Hudson Yards
The 28-acre, 18 million-square-foot complex on the Far West Side of Manhattan that the Related Companies developed with Oxford Properties Group.
The complex consists of seven levels of retail, a 200,000-square-foot culture shed that slides open, an Equinox Hotel and a food hall that José Andrés curated.
The first phase of Hudson Yards (which had been under construction for seven years) opened to the public in March of 2019, and a second phase was under construction as of fall 2020.

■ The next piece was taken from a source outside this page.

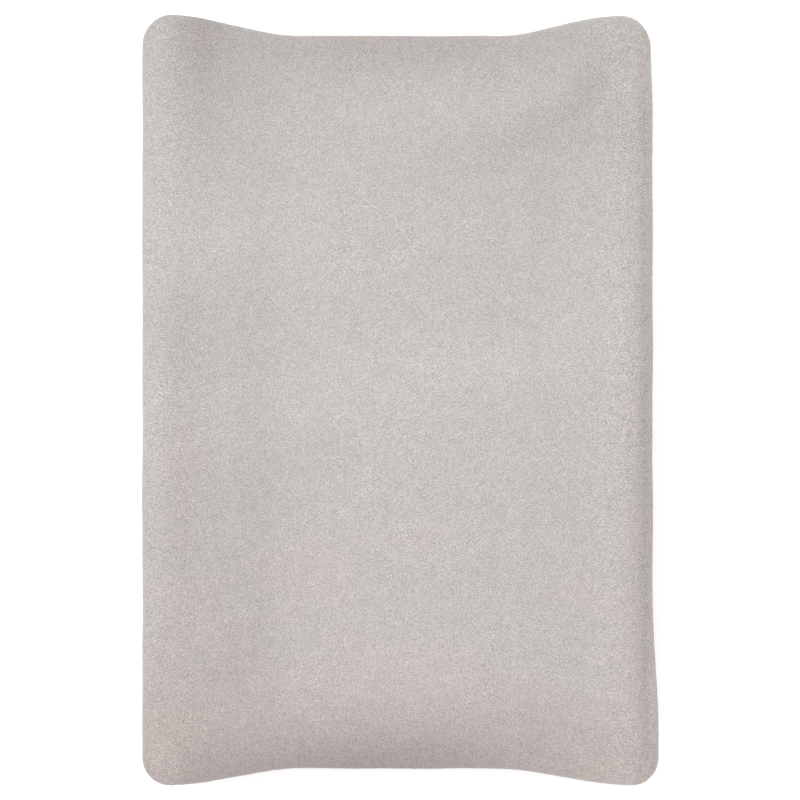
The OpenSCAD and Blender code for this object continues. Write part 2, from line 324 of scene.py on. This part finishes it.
def terry_material(box):
    """Short-pile terry: loops about 1.2 mm apart, brushed patches of nap and a soft sheen."""
    mat, tree, shader = material("terry", TERRY, 0.95, Sheen_Weight=0.12, Sheen_Roughness=0.4,
                                 Sheen_Tint=(0.96, 0.98, 0.93, 1), Specular_IOR_Level=0.1)
    coords = object_coords(tree)
    tufts = noise(tree, coords, 1150, 2.5, 0.8)
    courses = noise(tree, object_coords(tree, (420, 1150, 420)), 1.0, 2.0, 0.7)
    loops = cells(tree, coords, 800)
    clumps = noise(tree, coords, 190, 2.0, 0.6)
    patches = noise(tree, coords, 75, 2.0, 0.6)
    swept = noise(tree, object_coords(tree, (9, 20, 9), (0, 0, 0.3)), 1.0, 3.0, 0.5)
    nap = add(tree, "ShaderNodeAttribute", attribute_name="nap").outputs["Fac"]
    blush = add(tree, "ShaderNodeAttribute", attribute_name="blush").outputs["Fac"]
    grain = add(tree, "ShaderNodeAttribute", attribute_name="grain").outputs["Fac"]
    place = add(tree, "ShaderNodeSeparateXYZ", {"Vector": coords})
    to_side = math_node(tree, "ABSOLUTE", place.outputs["X"], 0.0)

    contrast = math_node(tree, "MULTIPLY", grain, spread(tree, tufts, 0.22, 0.78, -0.37, 0.37))
    rows = spread(tree, to_side, 0.17, 0.22, 0.08, 0.17)
    rows = math_node(tree, "MULTIPLY", rows, grain)
    rib = math_node(tree, "MULTIPLY", rows, spread(tree, courses, 0.25, 0.75, -1, 1))
    texture = math_node(tree, "ADD", contrast, math_node(tree, "ADD", rib, 1.0))
    shade = math_node(tree, "MULTIPLY", nap, texture)
    shade = math_node(tree, "MULTIPLY", shade, spread(tree, loops, 0.1, 0.75, 1.10, 0.80))
    shade = math_node(tree, "MULTIPLY", shade, corner_seam_shade(tree, place, box))
    for value, amount in ((clumps, 0.03), (patches, 0.03), (swept, 0.016)):
        shade = math_node(tree, "MULTIPLY", shade, spread(tree, value, 0.22, 0.78, 1 - amount, 1 + amount))
    rosy = tuple(c * k for c, k in zip(TERRY, (1.042, 0.979, 0.979)))
    grey = tuple(c * k for c, k in zip(TERRY, (0.986, 1.007, 1.007)))
    blotches = spread(tree, swept, 0.25, 0.75, -0.14, 0.14)
    tinted = mix_colours(tree, math_node(tree, "ADD", blush, blotches), grey, rosy)
    towards_side = spread(tree, to_side, 0.12, 0.25, 0, 1)
    beige = mix_colours(tree, towards_side, tinted, (1.01, 1.0, 0.987), "MULTIPLY")
    tint(tree, shader, beige, shade)

    height = math_node(tree, "ADD", tufts, math_node(tree, "MULTIPLY", clumps, 0.8))
    height = math_node(tree, "SUBTRACT", height, math_node(tree, "MULTIPLY", loops, 0.7))
    bump(tree, shader, height, 0.9 * MM, 0.8)
    return mat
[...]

The site is on an old rail yard that many developers had hoped to transform. In the early 2000s, the Bloomberg administration had hoped to develop a stadium in order to secure an Olympics bid. When the state Assembly rejected a $2.2 billion Olympics-related proposal, the site was put up for bids.
Tishman Speyer won the initial bid. It pulled out due to the financial crisis of 2008, however, and Related stepped in.
“It was a very scary moment,” Related CEO Jeff Blau told Commercial Observer in an interview at the opening. “But, in hindsight, it probably turned out to be the best thing. We had a lot of downtime to really think about what Hudson Yards should be.”
During its development, Related secured blue-chip tenants to make the project a success, grabbing Coach, KKR, Wells Fargo and Time Warner. BlackRock announced a $1.25 billion, 20-year lease for 847,000 square feet and, at the end of 2019, Facebook inked a deal for some 1.5 million square feet of office space.
The project was also aided by the fact that a 7 train stop opened there after many years of planning. Several of the shops that opened there in 2019 faced uncertainty after the onset of COVID-19, however. The pandemic forced one of the signature brands at Hudson Yards, Neiman Marcus, to announce it was closing.